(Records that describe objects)
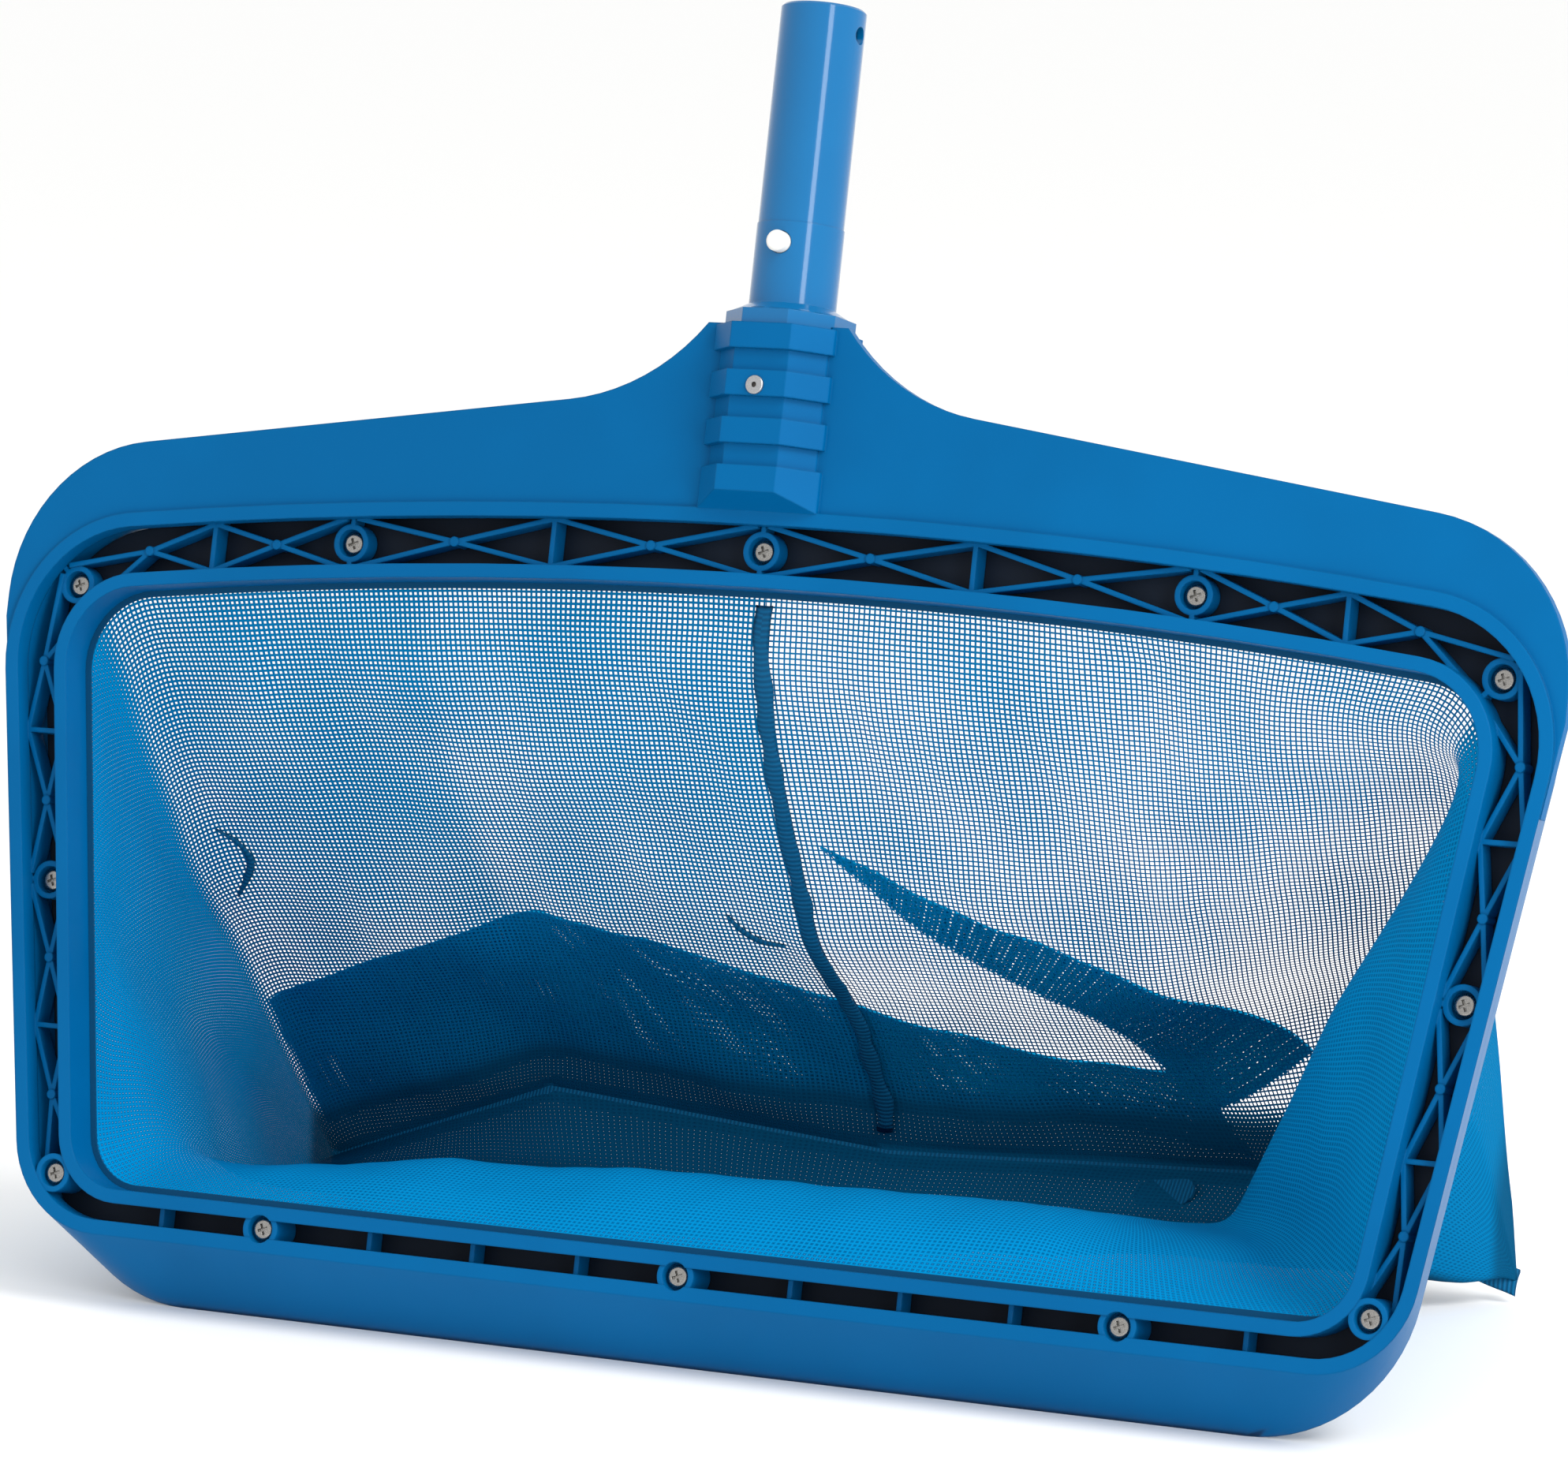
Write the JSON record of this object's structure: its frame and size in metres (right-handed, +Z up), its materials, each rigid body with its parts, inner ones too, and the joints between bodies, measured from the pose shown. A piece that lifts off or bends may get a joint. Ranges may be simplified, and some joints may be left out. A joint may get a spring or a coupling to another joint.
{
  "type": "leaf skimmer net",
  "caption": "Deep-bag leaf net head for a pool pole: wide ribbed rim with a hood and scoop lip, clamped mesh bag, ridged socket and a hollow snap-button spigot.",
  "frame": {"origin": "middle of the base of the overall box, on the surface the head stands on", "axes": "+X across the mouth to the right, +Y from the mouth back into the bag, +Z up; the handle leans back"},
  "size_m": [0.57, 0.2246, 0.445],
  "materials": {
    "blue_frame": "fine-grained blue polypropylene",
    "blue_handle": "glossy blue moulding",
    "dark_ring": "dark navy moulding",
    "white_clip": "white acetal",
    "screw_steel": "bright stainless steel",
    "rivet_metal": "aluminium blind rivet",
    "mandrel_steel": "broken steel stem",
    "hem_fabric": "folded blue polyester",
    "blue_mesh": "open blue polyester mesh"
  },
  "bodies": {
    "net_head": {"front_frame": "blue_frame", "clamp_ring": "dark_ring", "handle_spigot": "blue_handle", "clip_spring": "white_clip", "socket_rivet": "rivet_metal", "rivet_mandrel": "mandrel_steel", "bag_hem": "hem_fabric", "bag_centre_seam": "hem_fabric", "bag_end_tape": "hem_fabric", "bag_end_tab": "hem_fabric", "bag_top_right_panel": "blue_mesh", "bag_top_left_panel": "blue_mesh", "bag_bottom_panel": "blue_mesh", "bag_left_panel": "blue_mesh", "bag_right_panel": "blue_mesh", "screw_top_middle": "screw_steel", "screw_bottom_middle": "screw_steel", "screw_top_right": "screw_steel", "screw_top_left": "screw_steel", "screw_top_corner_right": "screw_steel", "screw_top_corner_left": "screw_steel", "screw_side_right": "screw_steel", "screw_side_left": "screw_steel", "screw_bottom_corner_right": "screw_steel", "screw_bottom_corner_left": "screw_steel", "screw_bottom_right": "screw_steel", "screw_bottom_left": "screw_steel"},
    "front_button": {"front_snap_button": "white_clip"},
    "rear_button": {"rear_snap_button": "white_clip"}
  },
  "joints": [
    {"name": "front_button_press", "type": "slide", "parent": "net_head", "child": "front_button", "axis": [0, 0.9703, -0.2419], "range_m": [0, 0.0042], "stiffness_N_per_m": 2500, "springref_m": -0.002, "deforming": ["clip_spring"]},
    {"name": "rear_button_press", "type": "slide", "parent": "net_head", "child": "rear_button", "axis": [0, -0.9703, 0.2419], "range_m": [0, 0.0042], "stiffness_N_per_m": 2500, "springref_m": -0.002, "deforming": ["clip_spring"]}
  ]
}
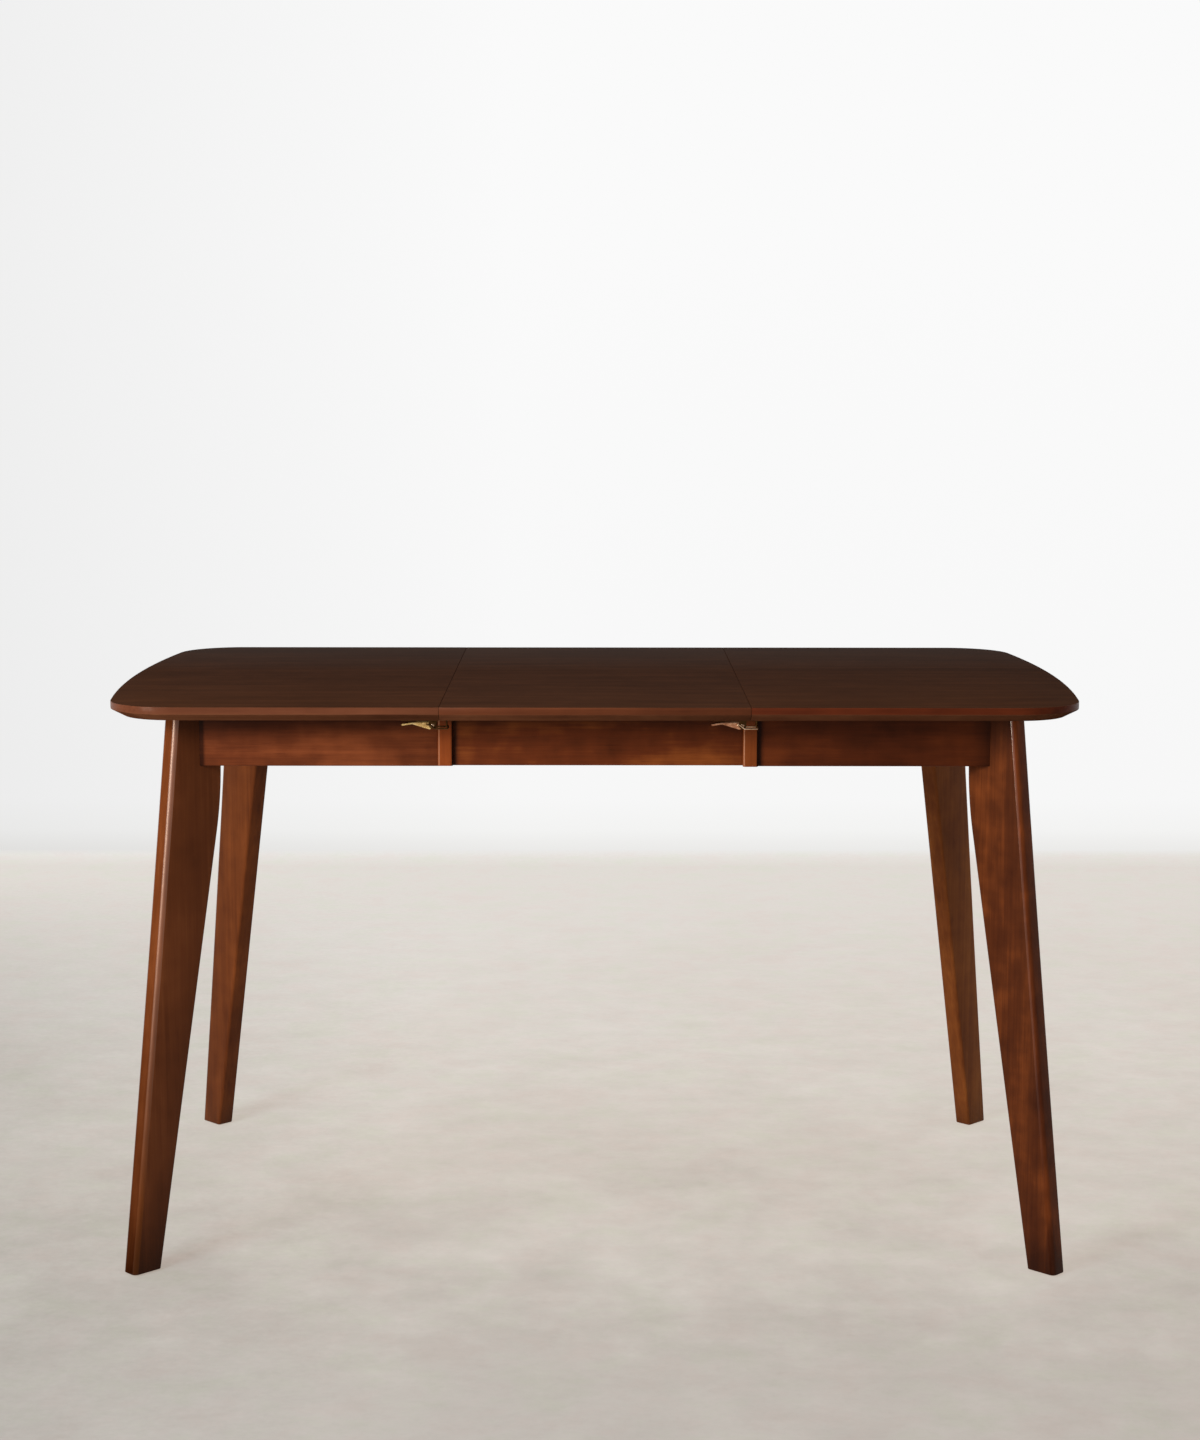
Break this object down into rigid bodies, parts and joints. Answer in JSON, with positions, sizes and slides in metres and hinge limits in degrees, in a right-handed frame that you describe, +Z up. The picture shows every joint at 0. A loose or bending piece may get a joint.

*AIM OF THE TASK*.
Where a line in the entries holds "from", copy that line.

*OUTPUT OF THE EXERCISE*.
Write the JSON record of this object's structure: its frame and size in metres (right-handed, +Z up), its materials, each rigid body with its parts, inner ones too, and the joints between bodies, measured from the pose shown. A piece that lifts off or bends may get a joint. Ranges may be simplified, and some joints may be left out. A joint may get a spring or a coupling to another joint.
  "frame": {"origin": "middle of the base of the overall box, on the surface the head stands on", "axes": "+X across the mouth to the right, +Y from the mouth back into the bag, +Z up; the handle leans back"},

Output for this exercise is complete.